First detected in 1868 by French astronomer Pierre Janssen as an unknown yellow spectral line signature in the light of a solar eclipse, helium was separately identified as a new element later that year by English astronomer Norman Lockyer. Its presence in natural gas in large, useable amounts was identified in 1905. Helium is used in cryogenics, as a deep-sea breathing gas, for inflating balloons and airships, and as a protective gas for many industrial purposes, such as arc welding. Inhaling a small amount of the gas temporarily changes the frequency of a person's voice; however, caution must be exercised as helium is an asphyxiant.

 

 

Helium Ballon or Airship

 

Because of its low density, helium is the gas of choice

to fill airships such as the Holden Airship

 

 

Applications

 

Helium is used for many purposes that require some of its unique properties, such as its low boiling point, low density, low solubility, high thermal conductivity, or inertness. Pressurized helium is commercially available in large quantities.

 

  • Because it is lighter than air, airships and balloons are inflated with helium for lift. In airships, helium is preferred over hydrogen because it is not flammable and has 92.64% of the lifting power of the alternative hydrogen.

  • For its low solubility in water, the major part of human blood, air mixtures of helium with oxygen and nitrogen (Trimix), with oxygen only (Heliox), with common air (heliair), and with hydrogen and oxygen (hydreliox), are used in deep-sea breathing systems to reduce the high-pressure risk of nitrogen narcosis, decompression sickness, and oxygen toxicity.

  • At extremely low temperatures, liquid helium is used to cool certain metals to produce superconductivity, such as in superconducting magnets used in magnetic resonance imaging. Helium at low temperatures is also used in cryogenics.

  • For its inertness and high thermal conductivity, helium is used as a coolant in some nuclear reactors, such as pebble-bed reactors, and in arc welding air-sensitive metals.

  • Because it is inert, helium is used as a protective gas in growing silicon and germanium crystals, in titanium and zirconium production, in gas chromatography, and as an atmosphere for protecting historical documents. This property also makes it useful in supersonic wind tunnels.
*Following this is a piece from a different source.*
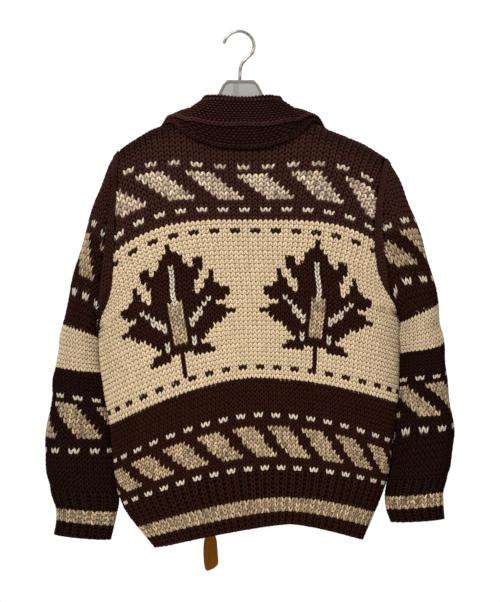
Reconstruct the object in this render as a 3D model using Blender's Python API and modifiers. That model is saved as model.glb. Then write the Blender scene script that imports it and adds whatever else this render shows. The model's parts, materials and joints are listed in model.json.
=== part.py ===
# Hand-knitted cowichan cardigan with an open zip, hung on a hanger.
# X runs across the shoulders (+X is the wearer's right), +Y is the garment's front and Z is up.
# The origin is the inside top of the hanger's hook, where a rod carries the whole thing.
# Every length in the tables is in millimetres, and every "row" is a row of knitting above the hem or cuff.
import math

import bmesh
import bpy
import numpy as np
from mathutils import Matrix, Vector

MM = 0.001

# Cloth
KNIT_WALL = 5.0          # bulky hand-spun knit
SEAM_GAP = 0.3           # between neighbouring pieces
RIB_RELIEF = 1.0         # how far a rib stands above or below the plain wall
BODY_COLUMNS = 74        # stitches across the back
FRONT_COLUMNS = 30       # stitches across one front
SLEEVE_COLUMNS = 44      # stitches round a sleeve
SEAM_ROWS = 0.05         # half a seam's gap, in rows
SEAM_STATION = 0.0006    # and in the collar's stations
HEM_STEPS = 2            # lines of points up a hem or cuff
SLEEVE_STEPS = 13        # and up a sleeve

# Rows that bound the pieces
HEM_ROWS = 12.0
UNDERARM_ROW = 53.0
LAST_TABLE_ROW = 82.0
ZIP_TOP_ROW = 66.0
BACK_NECK_ROW = 88.0
CUFF_ROWS = 12.0
CAP_ROW = 47.0           # from here up a sleeve's rows fan out to the armhole

# One line of knitting round the torso: its middle, its ends at the side seams or armholes, where along it
# the line is highest, how sharply it droops to each end and how far it dips again in the middle,
# and how far the cloth stands back at the middle and at the armhole's edge.
TORSO_COLUMNS = ("row", "mid_x", "left_x", "right_x", "top_z", "left_z", "right_z", "top_at",
                 "left_droop", "right_droop", "dip", "depth", "rim")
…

  • In rocketry, helium is used as an ullage medium to displace fuel and oxidizers in storage tanks and to condense hydrogen and oxygen to make rocket fuel. It is also used to purge fuel and oxidizer from ground support equipment prior to launch and to pre-cool liquid hydrogen in space vehicles. For example, the Saturn V booster used in the Apollo program needed about 13 million cubic feet (370,000 m) of helium to launch.

  • The gain medium of the helium-non laser is a mixture of helium and neon.

  • Because it diffuses through solids at a rate three times that of air, helium is used to detect leaks in high-vacuum equipment and high-pressure containers.

  • Because of its extremely low index of refraction, the use of helium reduces the distorting effects of temperature variations in the space between lenses in some telescopes.

  • The age of rocks and minerals that contain uranium and thorium, radioactive elements that emit helium nuclei called alpha particles, can be discovered by measuring the level of helium with a process known as helium dating.

  • Because helium alone is less dense than atmospheric air, it will change the timbre (not pitch ) of a person's voice when inhaled. However, inhaling it from a typical commercial source, such as that used to fill balloons, can be dangerous due to the number of contaminants that may be present. These could include trace amount of other gases, in addition to aerosolized lubricating oil.

  • The high thermal conductivity and sound velocity of helium is also desirable in thermoacoustic refrigeration. The inertness of helium adds to the environmental advantage of this technology over conventional refrigeration systems which may contribute to ozone depleting and global warming effects.